Interview With Writer/Director James Gunn (HD, 29:38) – We first find out that he was only intending to sell the screenplay so he could direct Super (Which years later he did).  Gunn cites Cronenberg, Carpenter’s “The Thing” and a Manga for his inspiration.  He says he will never learn more about filmmaking than he did when he did Tromeo & Juliet at Troma.  Gunn also goes over his casting, his dialogue, his balance between the grounded and the surreal.  There is a wealth of info in this interview and Gunn is thoroughly engaging throughout the entire thirty minutes.

Interview With Actor Gregg Henry (HD, 8:08) – Henry says there wasn’t much improvisation, giving full credit to Gunn for all the humorous lines in the film. He goes over his and his fans favorite lines (His and other characters) and has nothing but praise for the cast. Effects are another things he talks about and the process for him and other actors to go through to pull them off.

Deleted and Extended Scenes With Optional Commentary By James Gunn (SD, 17:13) 

Visual Effects: Step By Step (SD, 5:04) – Played like a montage of footage in the film, this shows the process of putting the effects into the final footage of the film.

Slithery Set Tour With Actor Nathan Fillion (SD, 4:41) – Fillion takes a camera around to talk to James Gunn, Elizabeth Banks and other cast and crew members on the set of the film.

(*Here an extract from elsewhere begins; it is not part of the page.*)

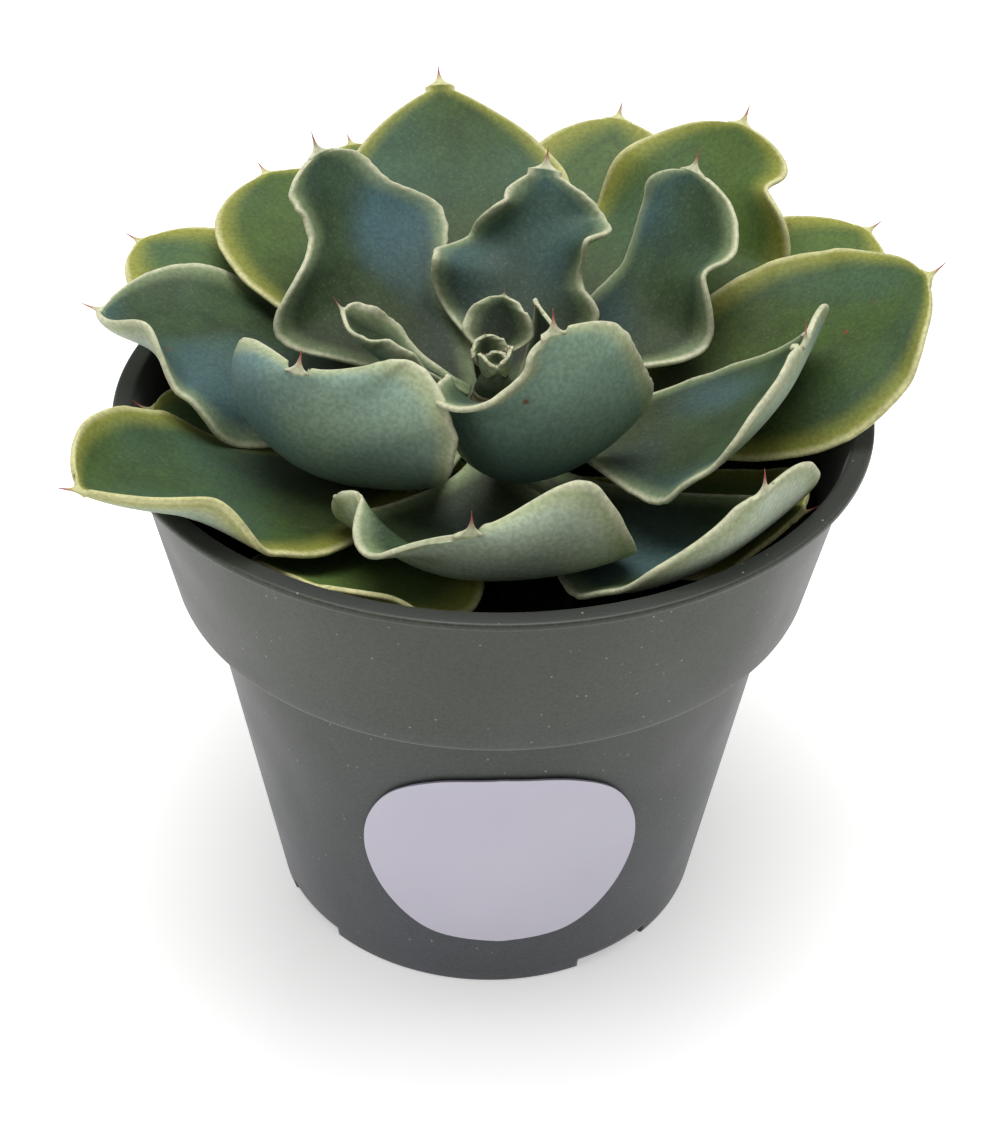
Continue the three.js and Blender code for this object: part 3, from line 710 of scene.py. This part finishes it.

Who Is Bill Pardy? (SD, 5:14) – This features a bunch of outtakes of Nathan Fillion interrupting, screwing up or mentioning that he’s “Bill Pardy”.  After that, cast and crew sarcastically discuss Nathan Fillion in derogatory fashion.

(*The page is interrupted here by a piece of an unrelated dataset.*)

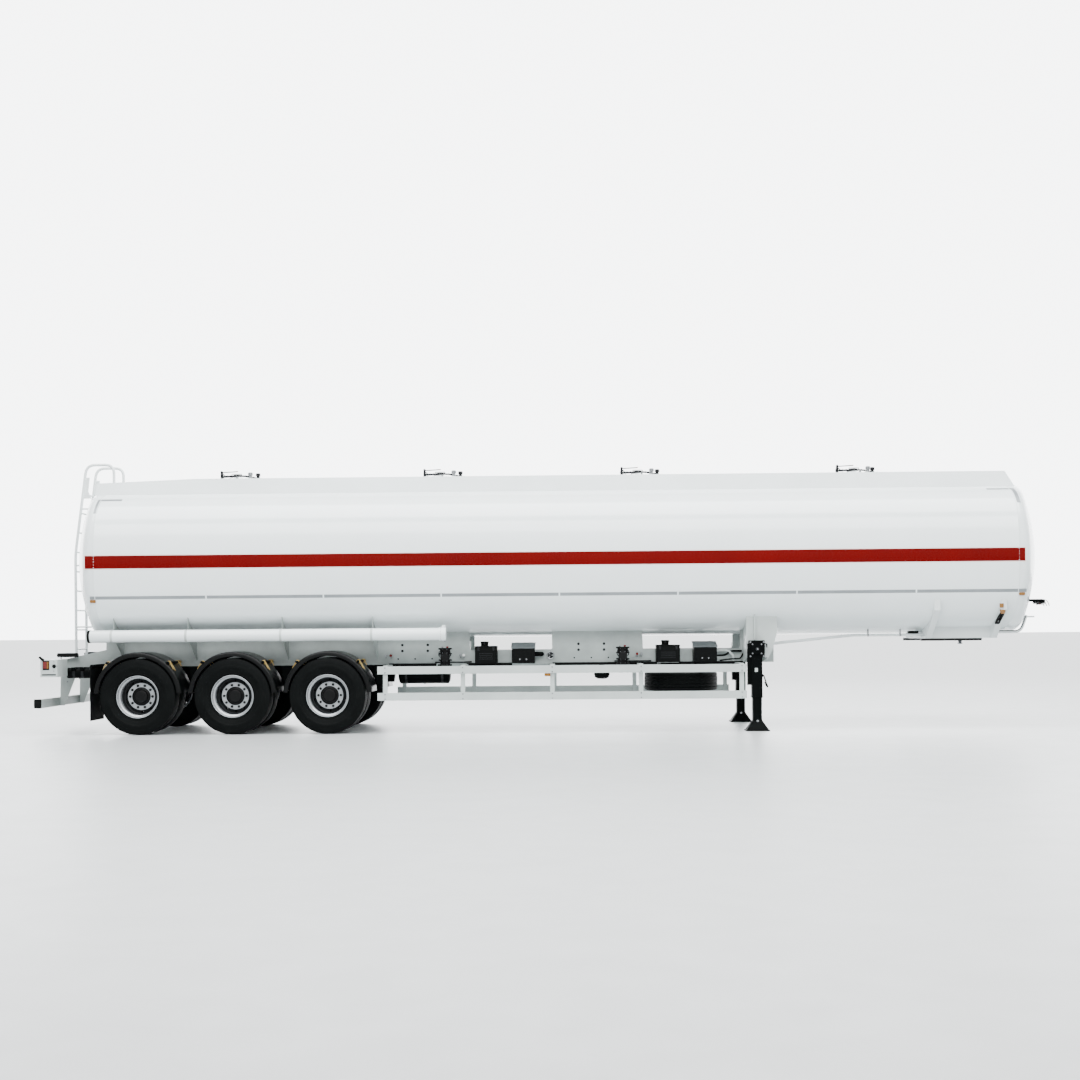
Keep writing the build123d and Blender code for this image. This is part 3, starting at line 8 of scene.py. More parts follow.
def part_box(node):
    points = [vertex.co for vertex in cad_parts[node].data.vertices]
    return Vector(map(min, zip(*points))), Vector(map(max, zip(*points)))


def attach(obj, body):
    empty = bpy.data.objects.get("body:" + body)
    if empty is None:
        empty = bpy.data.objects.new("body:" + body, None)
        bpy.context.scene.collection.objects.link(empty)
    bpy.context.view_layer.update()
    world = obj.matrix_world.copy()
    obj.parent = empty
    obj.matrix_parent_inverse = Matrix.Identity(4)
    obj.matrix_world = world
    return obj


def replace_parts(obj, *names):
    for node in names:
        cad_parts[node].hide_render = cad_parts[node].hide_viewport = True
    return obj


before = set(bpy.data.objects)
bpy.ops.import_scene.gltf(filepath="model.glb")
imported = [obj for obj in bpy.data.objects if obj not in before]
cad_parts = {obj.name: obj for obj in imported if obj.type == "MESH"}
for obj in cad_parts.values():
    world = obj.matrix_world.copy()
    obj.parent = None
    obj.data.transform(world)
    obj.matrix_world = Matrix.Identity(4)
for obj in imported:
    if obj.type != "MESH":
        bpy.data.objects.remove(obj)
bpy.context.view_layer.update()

# Positions are in metres: +X the front, +Y the left side, +Z up, ground at z = 0.


def linear(code):
    """Linear colour with alpha from an sRGB hex code."""
    channels = [int(code[i : i + 2], 16) / 255 for i in (0, 2, 4)]
    return [c / 12.92 if c <= 0.04045 else ((c + 0.055) / 1.055) ** 2.4 for c in channels] + [1.0]


def add_node(owner, kind, inputs=None, **settings):
    """Add a node to a material or world; inputs holds socket values or other nodes' outputs to link."""
    node = owner.node_tree.nodes.new(kind)
    for name, value in settings.items():
        setattr(node, name, value)
    for name, value in (inputs or {}).items():
        if isinstance(value, bpy.types.NodeSocket):
            owner.node_tree.links.new(value, node.inputs[name])
        else:
            node.inputs[name].default_value = value
    return node


def new_material(name):
    """Empty material with its shader and its object coordinates in metres."""
    material = bpy.data.materials.new(name)
    material.use_nodes = True
    shader = material.node_tree.nodes["Principled BSDF"]
    place = add_node(material, "ShaderNodeTexCoord").outputs["Object"]
    return material, shader, place


def finish(
    name, colour, worn, roughness, spread=0.1, metallic=0.0, coat=0.0, grain=40.0, bump=0.0, patch=1.5, shine=0.5
):
    """Painted, moulded or metal finish with patchy colour, uneven gloss and fine grain.

    Grain and patch are features in a metre, so a grain of 60 is 17 mm and 300 is 3 mm. Real orange peel,
    casting sand and powder coat are finer than 1 mm, and are drawn this coarse so that they show.
    """
    material, shader, place = new_material(name)
    link = material.node_tree.links.new
    cloudy = {"Vector": place, "Scale": patch, "Detail": 6.0, "Roughness": 0.6}
    patches = add_node(material, "ShaderNodeTexNoise", cloudy)
    fine = add_node(material, "ShaderNodeTexNoise", {"Vector": place, "Scale": grain, "Detail": 4.0})
    ramp = add_node(material, "ShaderNodeValToRGB", {"Fac": patches.outputs["Fac"]})
    for stop, position, code in zip(ramp.color_ramp.elements, (0.35, 0.75), (colour, worn)):
        stop.position, stop.color = position, linear(code)
    link(ramp.outputs["Color"], shader.inputs["Base Color"])
    uneven = {
        "Value": fine.outputs["Fac"], "From Min": 0.3, "From Max": 0.7,
        "To Min": max(0.02, roughness - spread), "To Max": roughness + spread,
    }
    gloss = add_node(material, "ShaderNodeMapRange", uneven)
    link(gloss.outputs["Result"], shader.inputs["Roughness"])
    shader.inputs["Metallic"].default_value = metallic
    shader.inputs["Specular IOR Level"].default_value = shine
    shader.inputs["Coat Weight"].default_value = coat
    shader.inputs["Coat Roughness"].default_value = 0.06
    if bump:
        grainy = {"Height": fine.outputs["Fac"], "Distance": bump, "Strength": 0.6}
        relief = add_node(material, "ShaderNodeBump", grainy)
        link(relief.outputs["Normal"], shader.inputs["Normal"])
    return material


# White two-pack paint on the tank: clean, glossy, with a faint orange-peel ripple.
tank_white = finish("gloss_white_tank_paint", "ECF4F5", "E8F0F1", 0.16, 0.04, coat=0.5, grain=140, bump=0.00005)
# The same white on the side guards, leg support and rear beam, duller in gloss and darkened as painted shade.
frame_white_painted_shade = finish("satin_white_frame_paint_painted_shade", "BAC2C0", "A8B0AE", 0.38, 0.1, coat=0.1, grain=60, bump=0.00008)
# The same white a little darker than the tank's, as light painted shade: coupler, ladder and pipes.
coupler_white_painted_shade = finish("white_frame_paint_light_painted_shade", "DFE5E5", "D2D8D8", 0.34, 0.08, coat=0.1, grain=60, bump=0.00008)
# The same white darkened as painted shade on the chassis and the underride bar, and satin white darkened a little as
# painted shade on the upright coamings.
chassis_white_painted_shade = finish("chassis_white_paint_painted_shade", "A0A8A6", "8E9694", 0.44, 0.1, grain=60, bump=0.0001, patch=4)
coaming_white_painted_shade = finish("satin_white_coaming_paint_painted_shade", "CDD5D6", "C4CCCD", 0.32, 0.05, coat=0.1, grain=60, bump=0.00005)
# Semi-gloss black enamel, sprayed on the axles, springs, legs and brackets: deep black with a soft shine.
frame_black = finish("semi_gloss_black_paint", "040606", "060909", 0.44, 0.1, grain=80, bump=0.0001, shine=0.035)
# Black powder coat with a fine texture on the drain boxes and toolboxes: duller than the enamel.
box_black = finish("textured_black_box_paint", "040606", "080A0A", 0.5, 0.1, grain=300, bump=0.0002, shine=0.08)
# Moulded black polypropylene mudguards: smooth, with a broad shine along the arch.
guard_plastic = finish("moulded_black_mudguard", "040505", "070909", 0.3, 0.08, grain=150, bump=0.0001, shine=0.14)
# Pressed black rubber of the flaps, hoses and strips: matt and slightly grey.
flap_rubber = finish("mud_flap_rubber", "060808", "0B0C0D", 0.6, 0.1, grain=200, bump=0.0002, shine=0.1)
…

The Sick Minds And Slimy Days Of Slither (SD, 10:04) – Featuring cast and crew interviews, this is pretty much a “Making Of” for the film.

Brewing The Blood (SD, 3:17) – A “How To” on making blood with one of the effects guys.

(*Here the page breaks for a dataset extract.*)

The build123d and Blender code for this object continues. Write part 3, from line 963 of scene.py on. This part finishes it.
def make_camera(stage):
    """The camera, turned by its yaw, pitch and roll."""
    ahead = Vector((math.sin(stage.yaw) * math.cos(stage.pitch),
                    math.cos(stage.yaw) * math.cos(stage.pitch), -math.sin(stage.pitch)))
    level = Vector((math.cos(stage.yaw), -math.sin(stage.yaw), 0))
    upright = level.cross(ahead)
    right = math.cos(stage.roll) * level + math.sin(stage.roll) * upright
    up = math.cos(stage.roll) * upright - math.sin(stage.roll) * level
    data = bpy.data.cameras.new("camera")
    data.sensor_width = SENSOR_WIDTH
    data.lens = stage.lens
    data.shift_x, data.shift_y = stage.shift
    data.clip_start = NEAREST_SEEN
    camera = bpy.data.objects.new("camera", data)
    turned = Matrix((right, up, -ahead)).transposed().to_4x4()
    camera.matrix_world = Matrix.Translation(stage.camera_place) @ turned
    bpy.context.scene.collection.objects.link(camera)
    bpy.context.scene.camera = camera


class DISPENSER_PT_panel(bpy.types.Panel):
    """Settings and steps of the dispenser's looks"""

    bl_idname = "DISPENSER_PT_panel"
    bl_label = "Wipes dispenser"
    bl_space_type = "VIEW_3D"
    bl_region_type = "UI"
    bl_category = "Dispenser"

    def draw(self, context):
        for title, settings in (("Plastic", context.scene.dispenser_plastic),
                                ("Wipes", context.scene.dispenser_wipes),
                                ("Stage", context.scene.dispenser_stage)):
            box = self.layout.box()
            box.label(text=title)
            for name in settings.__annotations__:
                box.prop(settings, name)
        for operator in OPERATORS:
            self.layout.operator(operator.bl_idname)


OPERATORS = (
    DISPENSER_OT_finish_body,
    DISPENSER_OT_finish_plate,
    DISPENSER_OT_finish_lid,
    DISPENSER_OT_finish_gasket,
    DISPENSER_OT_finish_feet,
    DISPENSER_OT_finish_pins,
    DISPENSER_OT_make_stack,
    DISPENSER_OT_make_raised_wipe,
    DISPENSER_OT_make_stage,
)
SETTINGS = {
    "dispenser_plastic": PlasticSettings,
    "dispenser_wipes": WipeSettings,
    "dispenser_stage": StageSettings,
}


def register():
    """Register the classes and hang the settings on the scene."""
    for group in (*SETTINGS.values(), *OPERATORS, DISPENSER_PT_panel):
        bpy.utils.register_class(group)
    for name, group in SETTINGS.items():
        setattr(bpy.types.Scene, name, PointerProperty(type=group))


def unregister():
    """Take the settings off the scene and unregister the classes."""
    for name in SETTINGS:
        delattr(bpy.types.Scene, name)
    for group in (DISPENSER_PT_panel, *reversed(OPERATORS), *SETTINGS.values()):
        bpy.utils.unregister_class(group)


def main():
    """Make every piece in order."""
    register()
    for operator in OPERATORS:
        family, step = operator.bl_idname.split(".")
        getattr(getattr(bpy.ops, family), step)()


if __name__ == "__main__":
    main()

Bringing Slither’s Creatures To Life (SD, 18:38) – This featurette goes over the importance and love of physical, prosthetic effects and goes over the process of creation of them for this movie.

Lloyd Kaufman’s Video Diary (SD, 8:58) – Troma head honcho Lloyd Kaufman takes us all around from his car ride from the airport, to his trailer to the lot, the shoot and has discussions with cast and crew.

Gag Reel (SD, 8:11)

Theatrical Trailer (HD, 1:29) 


Slither is a hilarious, gross and excitingly fun movie that holds up remarkably well. This Blu-ray features a terrific transfer to go along with a fun audio track. Scream Factory has stock piled up the previous extras and added some great new interviews and a commentary all their own. This is a wildly underseen and underappreciated move, and its getting an outstanding little release here that hopefully see more people discovering it, some giving it a second chance and the fans rewarded for their love of the film.


1 Response to “Slither – Collector’s Edition (Blu-ray Review)”

  1. Aaron Neuwirth

    Somehow I never upgraded from DVD, so I’m all about this release.